The binding of IgG to activating and inhibitory Fcγ receptors or the first component of complement (C1q) depends on residues located in the hinge region and the CH2 domain. Two regions of the CH2 domain are critical for FcγRs and complement C1q binding, and have unique sequences. Substitution of human IgG1 and IgG2 residues at positions 233-236 and IgG4 residues at positions 327, 330 and 331 greatly reduced ADCC and CDC (Armour, et al., Eur. J. Immunol. 29(8) (1999) 2613-2624; Shields, et al., J. Biol. Chem. 276(9) (2001) 6591-6604). Idusogie, et al., J. Immunol. 166 (2000) 2571-2575) mapped the C1q binding site for rituxan and showed that Pro329Ala reduced the ability of Rituximab to bind C1q and activate complement. Substitution of Pro329 with Ala has been reported to lead to a reduced binding to the FcγRI, FcγRII and FcγRIIIA receptors (Shields, et al., J. Biol. Chem. 276(9) (2001) 6591-6604) but this mutation has also been described as exhibiting a wildtype-like binding to the FcγRI and FcγRII and only a very small decrease in binding to the FcγRIIIA receptor (Table 1 and Table 2 in EP 1 068 241, Genentech).

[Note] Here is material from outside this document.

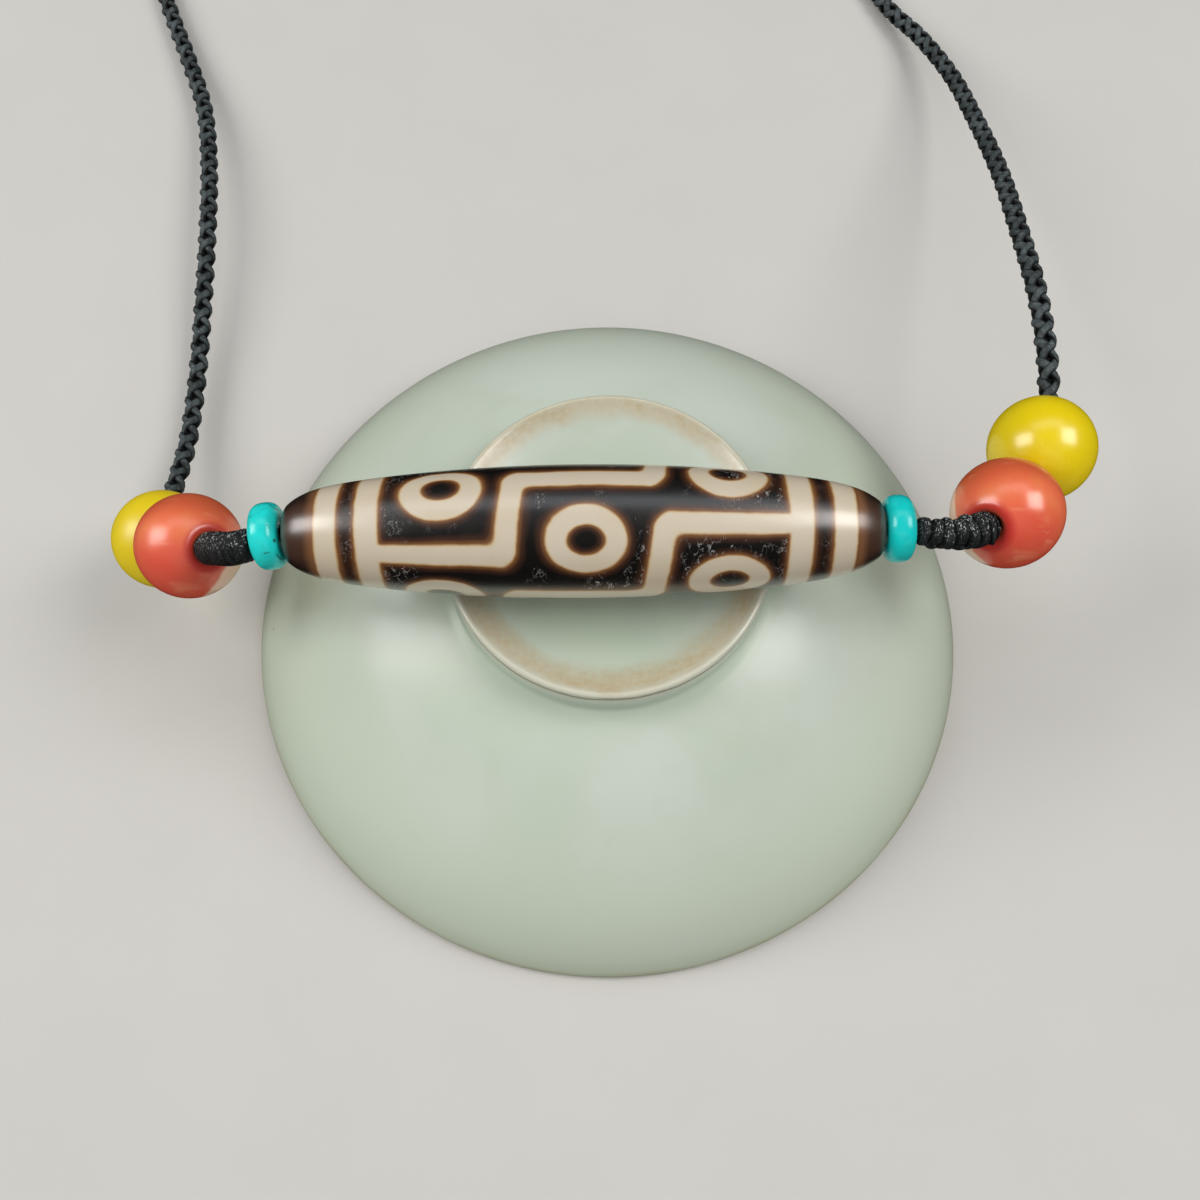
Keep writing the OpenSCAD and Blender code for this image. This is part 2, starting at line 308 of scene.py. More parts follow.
# Round spots in some cells of a pattern
def pitSpots(vector, i):
    far, luck = addNode(vector.tree, "ShaderNodeTexVoronoi", {"Vector": vector, "Scale": i["Scale"]})[:2]
    luck = addNode(vector.tree, "ShaderNodeSeparateColor", {0: luck})
    size = i["Size"] * (luck[1] + 0.4)
    return softStep(size - far, 0.0, 0.04) * luck[0].do("LESS_THAN", i["Share"])


# Small pits and their lit edges, a painted highlight: the spots, and the spots less a shifted copy
pits, i, o = startGroup("tinyPits", {
    "Vector": None, "Scale": 400.0, "Share": 0.3, "Size": 0.1, "Shift": (0.0, 0.0, 0.0)}, ["Pit", "LitEdge"])
spot = pitSpots(i["Vector"], i)
shifted = pitSpots(vectorDo("ADD", i["Vector"], i["Shift"])[0], i)
plug(o["Pit"], spot)
plug(o["LitEdge"], spot.do("SUBTRACT", shifted, clamp=True))

# Waxed yarn on a round piece's own map: plies that climb it, and short bright fibres along the wraps, whose
# brightness is a painted glint.
# Both are read on a cylinder, so that they meet where the map does
yarn, i, o = startGroup("waxedYarn", {
    "Along": 0.0, "Round": 0.0, "Plies": 3.0, "Climb": 1.0, "Fine": 9.0, "Girth": 4.0}, ["Height", "FibreGlint"])
a = i["Round"] * (2 * math.pi)
plies = abs((i["Along"] * i["Plies"] + i["Round"] * i["Climb"]).do("MULTIPLY", math.pi).do("SINE"))
tube = joined(i["Along"] * i["Fine"], a.do("COSINE") * i["Girth"], a.do("SINE") * i["Girth"])
plug(o["Height"], plies)
plug(o["FibreGlint"], softStep(noiseAt(tube, 1.0, 1.5, 0.6)[0], 0.56, 0.68))


cameraSet = {"place": (1.58, -48.6, 143.0), "tilt": 20.0, "lens": 36.0, "sensor": 36.0, "clip": 10.0}
camera = bpy.data.objects.new("camera", bpy.data.cameras.new("camera"))
camera.location = [c * metre for c in cameraSet["place"]]
camera.rotation_euler = (math.radians(cameraSet["tilt"]), 0, 0)
camera.data.lens, camera.data.sensor_width = cameraSet["lens"], cameraSet["sensor"]
camera.data.clip_start = cameraSet["clip"] * metre
link(camera)
bpy.context.scene.camera = camera
bpy.context.scene.view_settings.view_transform = "Standard"

# two softboxes, a wide soft ceiling and a fill from the viewer's side that leaves no gloss; each stands
# off along its way from a point a little above the floor, and looks at it
lightMiddle = np.array([0, 0, 30.0])
lightSet = {
    "left": {"way": (-0.78, 0.08, 0.61), "far": 620, "size": (280, 400), "watts": 2.12,
             "colour": (1.0, 0.985, 0.965)},
    "right": {"way": (0.64, 0.06, 0.76), "far": 620, "size": (310, 310), "watts": 1.95,
              "colour": (1.0, 0.98, 0.955)},
    "over": {"way": (0.0, 0.48, 0.877), "far": 900, "size": (1000, 320), "watts": 1.2,
             "colour": (0.9, 0.96, 1.0)},
    "fill": {"way": (0.0, -0.62, 0.78), "far": 800, "size": (800, 800), "watts": 1.9,
             "colour": (1.0, 0.99, 0.97)},
}
worldSet = {"colour": (0.74, 0.76, 0.77, 1), "strength": 0.27}
for name, s in lightSet.items():
    lamp = bpy.data.lights.new(name + "Light", "AREA")
    lamp.shape, lamp.size, lamp.size_y = "RECTANGLE", s["size"][0] * metre, s["size"][1] * metre
    lamp.energy, lamp.color = s["watts"], s["colour"]
    holder = bpy.data.objects.new(name + "Light", lamp)
    holder.visible_glossy = name != "fill"
    way = unit(s["way"])
    side = unit(np.cross([0, 1, 0] if abs(way[0]) < 0.1 else [0, 0, 1], way))
    turn = np.eye(4)
    turn[:3, 0], turn[:3, 1], turn[:3, 2] = side, np.cross(way, side), way
    turn[:3, 3] = (way * s["far"] + lightMiddle) * metre
    holder.matrix_world = Matrix(turn.tolist())
    link(holder)
world = bpy.data.worlds.new("studio")
world.use_nodes = True
background = world.node_tree.nodes["Background"].inputs
background[0].default_value, background[1].default_value = worldSet["colour"], worldSet["strength"]
bpy.context.scene.world = world
# the glossy pieces show the softboxes and each other, not the pale room
world.cycles_visibility.glossy = False
print("camera and lights: done")


# the string's places as the frame has them, from the long bead outwards, left side then right side
string = {
    "dziMiddle": (0.0, -1.8, 34.16), "dziTurn": 0.5, "dziLong": 58.6, "gap": 0.2, "lean": [0.15, 0.0],
    "steps": 24,
    "discWay": [(-0.985, -0.1, -0.085), (1.0, 0.02, 0.02)], "discThick": 2.8,
    "knotRoute": [[(0, 0, 0), (-0.8, -0.1, -0.1), (-1.7, -0.2, -0.75), (-2.9, 0.05, -2.2), (-4.2, 0.65, -4.1),
                   (-5.6, 1.5, -6.3), (-6.98, 2.33, -8.25)],
                  [(0, 0, 0), (1.1, -0.08, -0.08), (2.6, -0.3, -0.36), (4.4, -0.26, -0.68),
                   (6.2, 0.17, -1.17), (7.76, 0.73, -1.62)]],
    "coralWay": [(-0.657, 0.332, -0.676), (0.617, 0.551, -0.565)], "coralAcross": 11.5, "knotSink": 0.2,
    "linkWay": [(-0.54, 0.38, -0.74), (0.514, 0.796, -0.318)],
    "yellowWay": [(-0.43, 0.44, -0.79), (0.3, 0.95, -0.03)], "yellowAcross": 11.5, "cordSink": 1.3,
    "cordGap": 0.2, "hole": 0.9,
    "knotPush": [0.3, -0.12],  # the dressed knots reach this far into the red beads' mouths
}
sides, ends = ("left", "right"), ("Left", "Right")
dziMiddle = np.array(string["dziMiddle"])
dziTurn = math.radians(string["dziTurn"])
dziWay = np.array([math.cos(dziTurn), math.sin(dziTurn), 0])
places = []
for k, sign in enumerate((-1, 1)):
    discWay, coralWay = unit(string["discWay"][k]), unit(string["coralWay"][k])
    linkWay, yellowWay = unit(string["linkWay"][k]), unit(string["yellowWay"][k])
    coralHalf, yellowHalf = string["coralAcross"] / 2, string["yellowAcross"] / 2
    dziEnd = dziMiddle + sign * dziWay * string["dziLong"] / 2
    discIn = dziEnd + discWay * (string["gap"] + string["lean"][k])
    discOut = discIn + discWay * string["discThick"]
    route = discOut + discWay * string["gap"] + np.array(string["knotRoute"][k], float)
    coral = route[-1] + coralWay * (coralHalf - string["knotSink"])
    yellow = coral + linkWay * (coralHalf + yellowHalf + string["gap"])
    places.append({
        "discWay": discWay, "coralWay": coralWay, "yellowWay": yellowWay, "disc": (discIn + discOut) / 2,
        "knot": np.vstack([smoothLine(route, string["steps"]),
                           route[-1] + coralWay * string["knotPush"][k]]),
        "coral": coral, "yellow": yellow,
        "thread": np.vstack([dziEnd, discIn, discOut, route, coral, coral + coralWay * coralHalf,
                             yellow - yellowWay * yellowHalf,
                             yellow + yellowWay * (yellowHalf - string["cordSink"] - string["cordGap"])])})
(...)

Oganesyan, et al., Acta Cristallographica D64 (2008) 700-704 introduced the triple mutation L234F/L235E/P331S into the lower hinge and C2H domain and showed a decrease in binding activity to human IgG1 molecules to human C1q receptor, FcγRI, FcγRII and FcγRIIIA.
Still, there is an unmet need for antibodies with a strongly decreased ADCC and/or ADCP and/or CDC. Therefore, the aim of the current invention was to identify such antibodies. Surprisingly, it has been found that mutating the proline residue at Pro329 to glycine resulted in an unexpected strong inhibition of the FcγRIIIA and FcγRIIA receptor and in a strong inhibition of ADCC and CDC. Moreover, the combined mutation of Pro329 and for example L234A and L235A (LALA) lead to an unexpected strong inhibition of C1q, FcγRI, FcγRII and FcγRIIIA. Thus, a glycine residue appears to be unexpectedly superior over other amino acid substitutions, like alanine, for example, at position 329 in destroying the proline sandwich in the Fc/Fcγ receptor interface.